### Problem to solve
Extract the complete listing and output it unchanged.

>> BEGIN

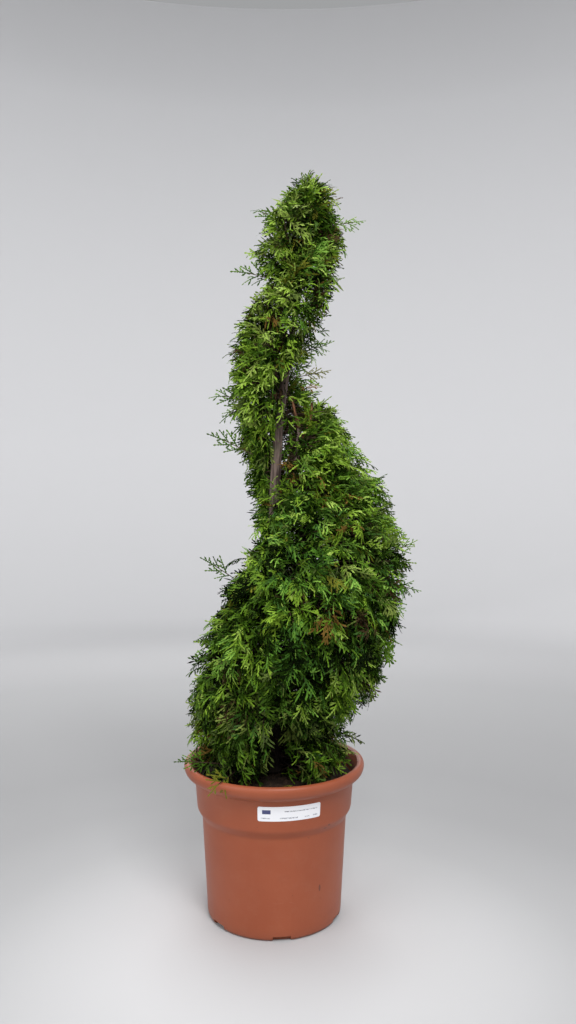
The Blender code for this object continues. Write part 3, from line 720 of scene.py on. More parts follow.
def rims(paths, sides):
    """Unit vectors round each path at each of its points. Paths are (count, points, 3)."""
    along = unit(np.gradient(paths, axis=1))
    steady = np.where(np.abs(along[:, :1, 2:]) > 0.8, (1.0, 0.0, 0.0), (0.0, 0.0, 1.0))
    across = unit(np.cross(along, steady))
    other = np.cross(along, across)
    turn = turns(sides)
    return across[:, :, None] * np.cos(turn)[:, None] + other[:, :, None] * np.sin(turn)[:, None]


def walls(rings, sides):
    """Triangles between rings of points."""
    i = np.arange(sides)
    j = (i + 1) % sides
    level = (np.arange(rings - 1) * sides)[:, None]
    first = np.stack((level + i, level + j, level + sides + j), -1)
    second = np.stack((level + i, level + sides + j, level + sides + i), -1)
    return np.concatenate((first.reshape(-1, 3), second.reshape(-1, 3)))


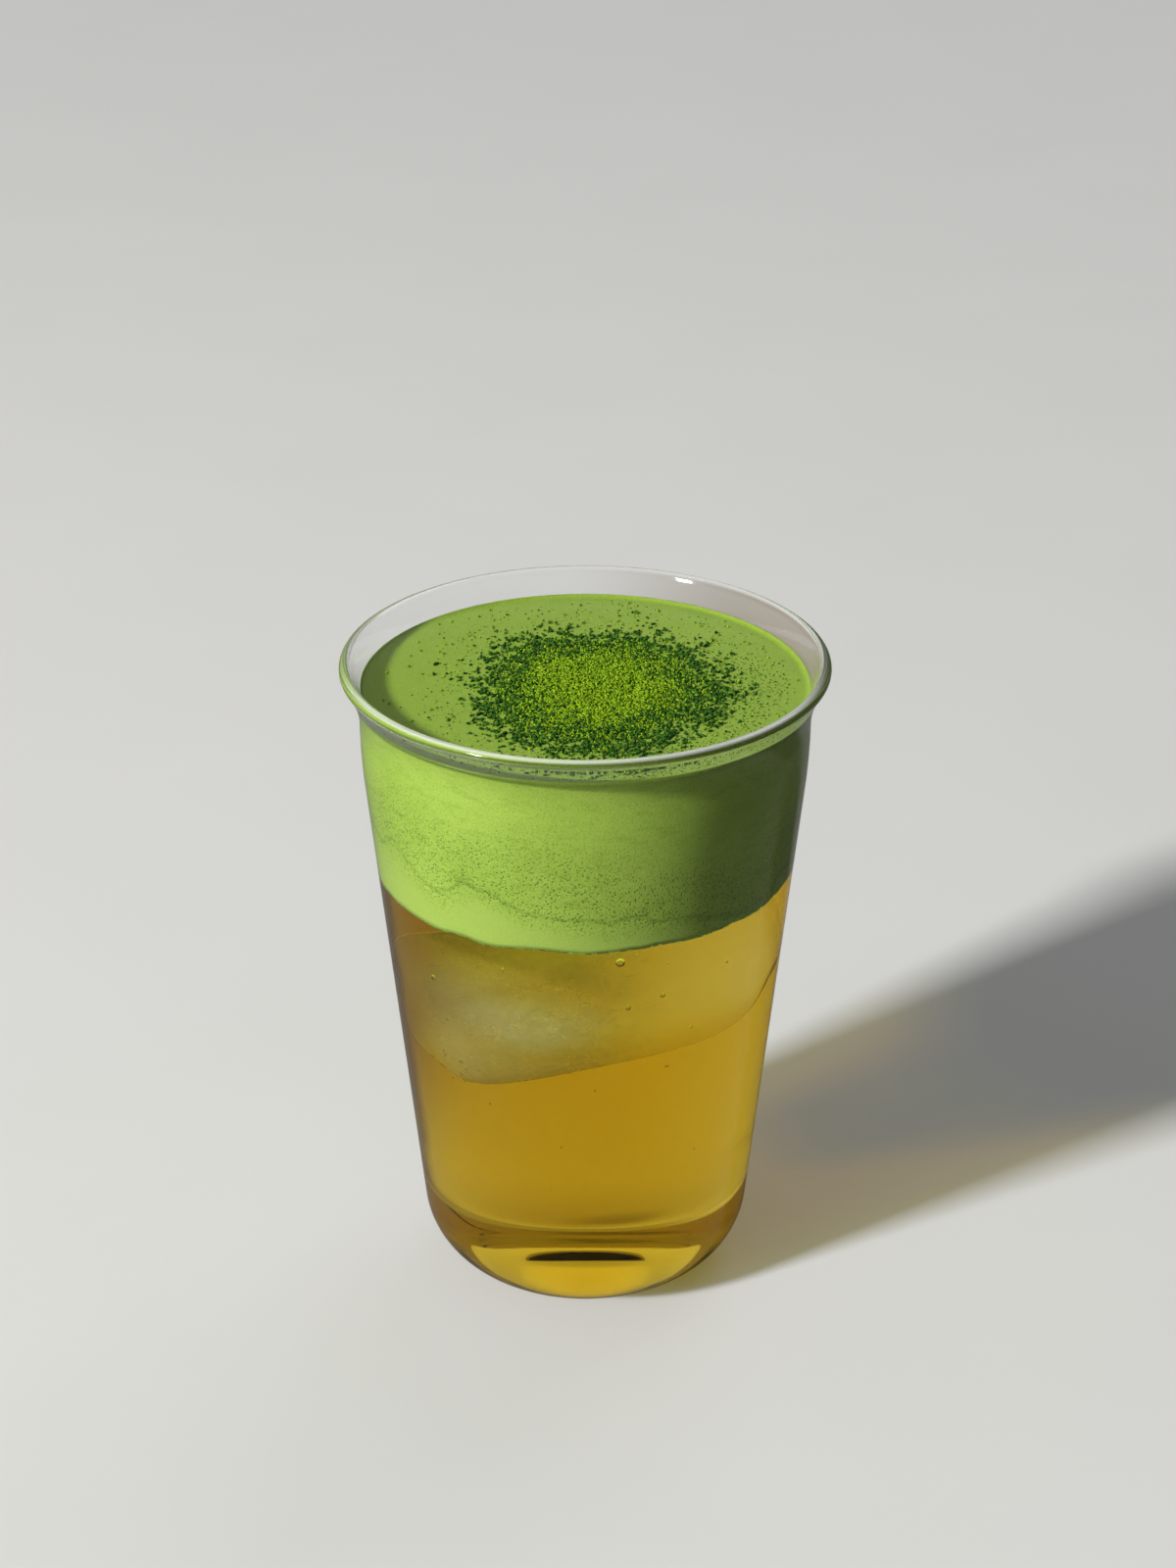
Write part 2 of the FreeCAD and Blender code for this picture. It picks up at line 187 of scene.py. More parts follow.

>> END

### Output
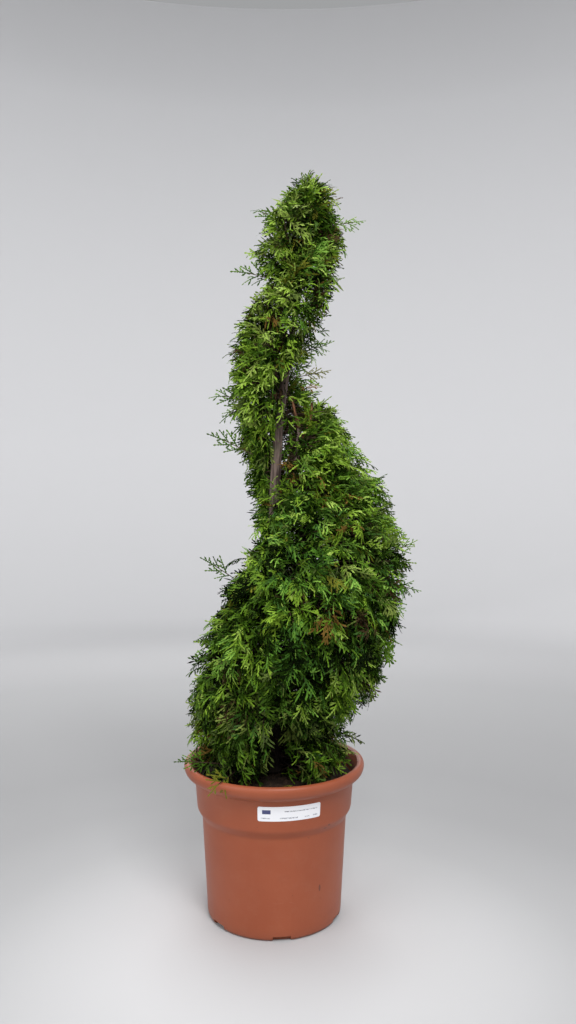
The Blender code for this object continues. Write part 3, from line 720 of scene.py on. More parts follow.
def rims(paths, sides):
    """Unit vectors round each path at each of its points. Paths are (count, points, 3)."""
    along = unit(np.gradient(paths, axis=1))
    steady = np.where(np.abs(along[:, :1, 2:]) > 0.8, (1.0, 0.0, 0.0), (0.0, 0.0, 1.0))
    across = unit(np.cross(along, steady))
    other = np.cross(along, across)
    turn = turns(sides)
    return across[:, :, None] * np.cos(turn)[:, None] + other[:, :, None] * np.sin(turn)[:, None]


def walls(rings, sides):
    """Triangles between rings of points."""
    i = np.arange(sides)
    j = (i + 1) % sides
    level = (np.arange(rings - 1) * sides)[:, None]
    first = np.stack((level + i, level + j, level + sides + j), -1)
    second = np.stack((level + i, level + sides + j, level + sides + i), -1)
    return np.concatenate((first.reshape(-1, 3), second.reshape(-1, 3)))


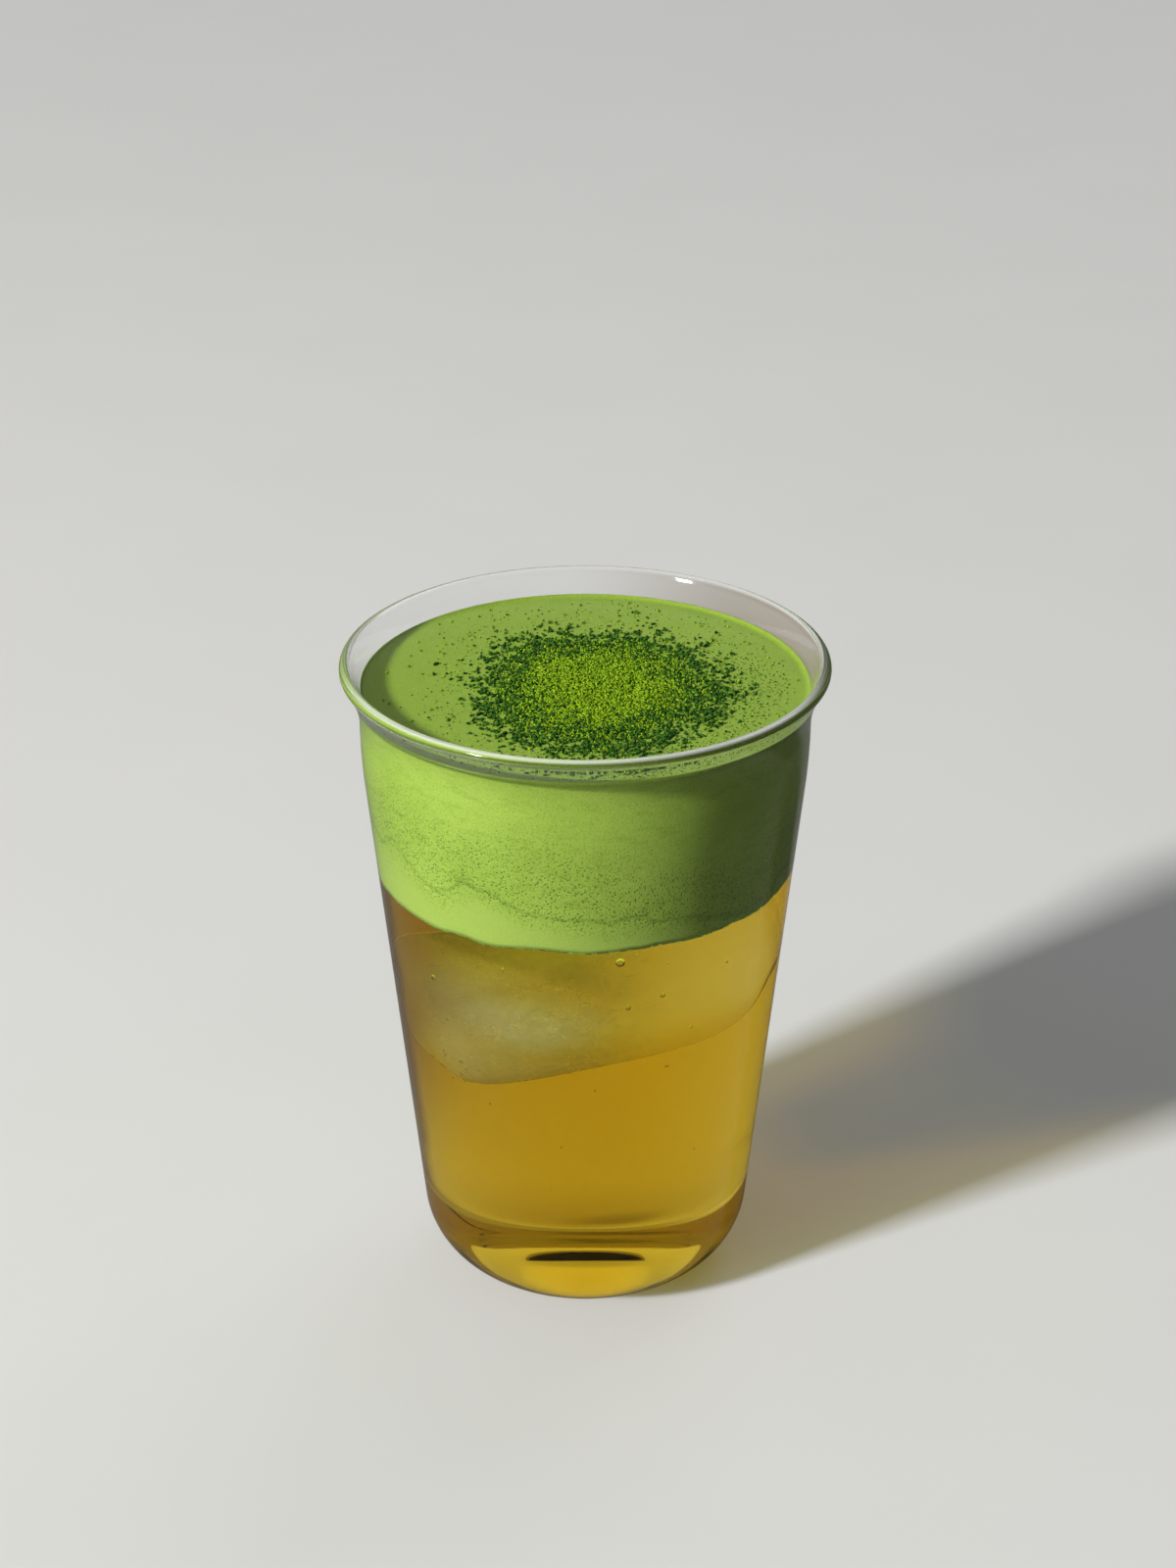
Write part 2 of the FreeCAD and Blender code for this picture. It picks up at line 187 of scene.py. More parts follow.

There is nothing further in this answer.